I hasten to add that I did not go on to use any of that “day from hell” in the story itself. (I would have, if it had fit in, but it didn’t, and I wasn’t going to twist the story just to make it fit.) I wasn’t trying to figure out the worst thing that could happen to the character, so that I could then shove it into the story somehow. I was trying to understand him better. Specifically, I needed to know what kind of outcome he wanted from a particular situation and why, because it made a difference in exactly what actions he would take next.

This comes up all the time in writing. The princess has been kidnapped, and the writer knows, in a general sense, What Happens Next: the hero goes off to rescue her. But if the hero is rescuing her because she’s his ticket to eventually ruling the kingdom, he’s not going to behave in quite the same way as he would if he was riding to the rescue of his One True Love, which would, again, be different from how he’d act if he’s simply Doing The Right Thing so he can finish up this job and go back to his sweetie at home, or from what he’d do if the princess needs to be rescued because she has some obscure bit of knowledge he needs for his real quest.

Sometimes, the differences are subtle, a matter of the hero choosing a slightly riskier tactic, or being willing to wait a few minutes for a better opportunity to sneak into the dungeon.
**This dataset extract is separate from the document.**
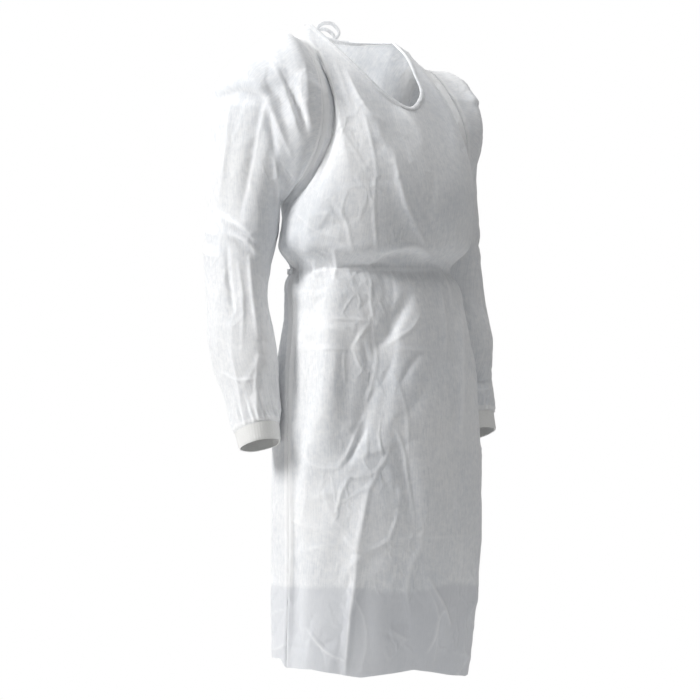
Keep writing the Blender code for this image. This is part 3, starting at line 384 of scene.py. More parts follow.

Sometimes, the differences are major and obvious. The main thing, though, is that if I have a certain level of understanding of what, exactly, the character wants or is trying to make happen and why, I’ll know what actions he will and won’t take, and I will be more able to write them out convincingly even if I never explicitly say, in the story, what the character wants.

This is not true of all writers. I’ve known at least one who never bothered with what her characters wanted or didn’t want. She wrote complicated action-adventure-puzzle stories that turned mainly on plot and ideas, rather than on depth of characterization. She’s one of the few writers I know who not only did fairly elaborate plot outlines, but stuck to them exactly. Her characters never surprised her, not because she knew them so well, but because she didn’t need to know them well – she kept them so busy putting out obviously important fires (“While we were dismantling the bomb at the spaceport, the villain kidnapped the ambassador’s daughter; if we leave right now at top speed, we can catch up and rescue her before the armada arrives!”) that they didn’t have time for anything else. It works for her, so there are undoubtedly others for whom the same thing is true.
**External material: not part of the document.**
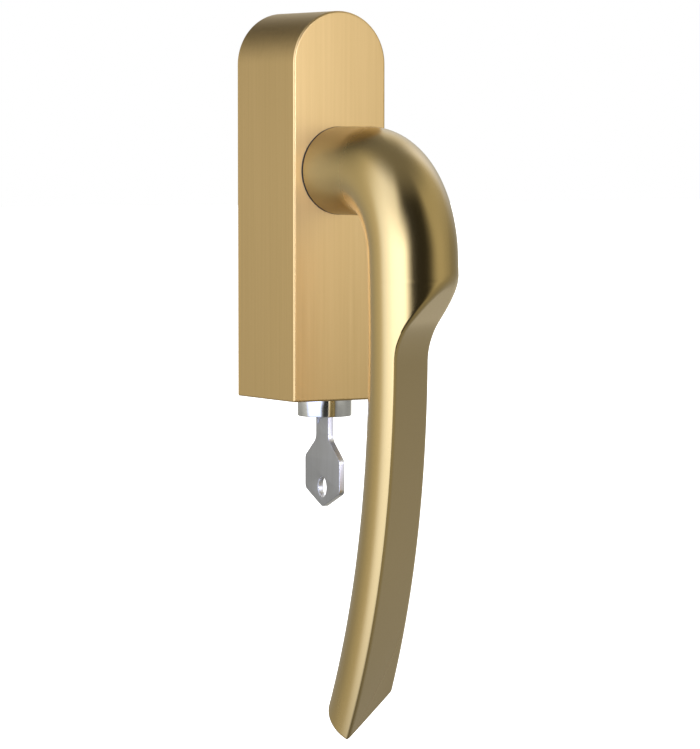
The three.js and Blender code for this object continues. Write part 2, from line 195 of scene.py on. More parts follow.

Me, though, I need to know more about my characters than which fire they have to douse next. Sometimes, I get to that by writing about them for a couple of chapters; other times, they walk into my head in all their glorious complexity; on still other occasions, I’ve cast them from my favorite stories (“I’ll make this character a cross between Chrestomanci and the Dowager Duchess of Denver, and the sidekick can be Hamlet crossed with Han Solo…”).

And sometimes, I get into the character by figuring out what they don’t want.

13 Comments
  1. What a useful idea!

    I have done letters from a character giving me permission to tell the story; interviews by a psychiatrist – even though I know she would never, ever, talk to one; one character asking another, long after they were married, what actually happened on an important day.

    But I’ve never tried asking my character specifically or by thinking about it what their absolutely worst day five years later would be. I’m itching to go try it. I have this character, see…? If she’s not careful, she’s going to get that day.

    Positively fascinating.

    Alicia

  2. boredom, repetition, somebody else being his boss, somebody else stupid being his boss…

    I think I have a lot in common with your character!

    Y’know, in a completely different context, I’ve been saying that defining what you don’t want doesn’t work as a foundation… but maybe there’s something in it after all. Off to ponder….

  3. I hadn’t thought of that. I’ve got a particularly recalcitrant protagonist right now who might even think of this as a threat, too (and he’d be right [g]).

  4. Thank you. Very useful post.

  5. “The hero is rescuing her because she’s his ticket to eventually ruling the kingdom, he’s not going to behave in quite the same way as he would if he was riding to the rescue of his One True Love, which would, again, be different from how he’d act if he’s simply Doing The Right Thing so he can finish up this job and go back to his sweetie at home, or from what he’d do if the princess needs to be rescued because she has some obscure bit of knowledge he needs for his real quest.”

    Edgar Rice Burroughs either never quite grasped this or never managed to implement it fully. He could write an action-adventure story about a hero and the heroine he would marry at the end of the story. He was a lot weaker about the stories with the same hero rescuing the heroine he had already married. Because there’s a difference between rescuing the woman who may or may not love you, or marry you even if she does, and the woman who does and did.

  6. Hamlet crossed with Han Solo. Yes. This.

  7. OMG, Chrestomanci crossed with the Dowager Duchess of Denver? Best thing ever!

    • The first time I heard that Amberglas (from The Seven Towers, in case you don’t know her) was the result of that combination, I thought “No wonder I like her so much!”

  8. Now I’m really curious – which character was this? My best guess is Lan – “someone stupid being his boss” sounds like his feelings about that professor who was involved in his magical accident, except that you said none of the day-from-hell things got into the story…

    • Hmmm. Assuming she was talking about Frontier Magic at all, I’m going to guess William. Who, more than anything else, did not want to do what his father did/what his father wanted him to do.

      • It might well be something other than Frontier Magic, but thinking about her various male characters, Lan was the one who came to mind as most likely to dislike those things – at least as far as I know the characters as a reader.

  9. I’ve never thought of doing it this opposite way before – of thinking of what they don’t want. But it’s so true that those are motivations too.

  10. Late-breaking news: I just tried this for a character who’s been unusually obstreperous about letting me into his head… and wow. The story just acquired a level of emotional content that’s been sadly lacking.

    So thank you; this asking the right question thing has a lot going for it!